Taz: Haha, quite a few spring to mind!  One reviewer, who we frequently quote, described us as ‘unforgivable and sledgehammer’ (all one sentence!) We’ve had ‘How dare you to call this shit a metal’ posted on our facebook page…. ‘Why don’t you all crawl into your graves and die?’ Ummmm, ‘you sound like two angry wasps who’ve been trapped in a jar’. The list goes on….


How does the writing process for Undersmile happen?

Olly: Hel and Taz write the lion’s share of the songs.  We usually come to rehearsal with riffs, lyrics and structure and we all jam it out until it becomes a song. On Narwhal we each contributed shorter or instrumental songs. On Wood & Wire, Tom and I contributed a song each to the Undersmile side, with the girls providing the lyrics.  WIth Coma Wall, it’s pretty much the same.


Could you take us through your equipment list?

At the moment Hel uses a black Gibson SG through a Marshall DSL100H and vintage Marshall cab.  Taz uses a black Gibson SG through a Peavey Valveking vk100.  Olly plays a Peavey bxp bass with a Big Muff Bass Pi pedal and a Peavey Firebass 700.  Tom uses a custom Capelle drum kit, including a Capelle Turbo 24″ x 34″ Bass Drum with Zildjian and Paiste cymbals.


Can you tell us about some of the high points so far for the band?

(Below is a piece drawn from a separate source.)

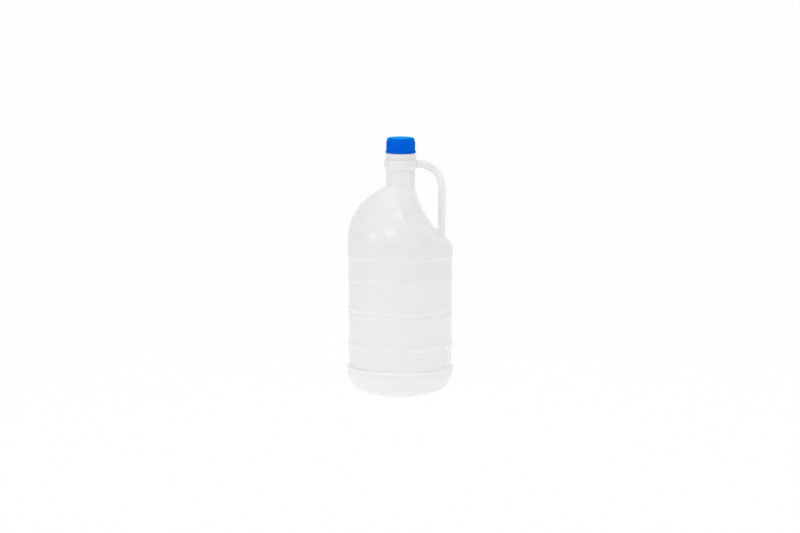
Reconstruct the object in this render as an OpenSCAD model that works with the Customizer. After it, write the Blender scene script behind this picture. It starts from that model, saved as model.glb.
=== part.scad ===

Coma Wall had the honour of playing with the legendary Dylan Carlson, which was a definite high point for all of us, as well as a support slot for 40 Watt Sun on one of their extremely rare live appearances.  As Undersmile we loved playing with Weedeater and Monarch as well as some excellent festivals – Hammerfest, Seven Churches, Desertfest.  We’ve been lucky to play with some awesome bands and have made some good friends as a result.


From humble beginnings listening to the Beach Boys and 90s grunge, Undersmile have shaped themselves out to be one of the most unique and exciting bands about on the UK doom scene today. Be sure to catch these guys on one of their UK appearances, you may just get hooked in their spell.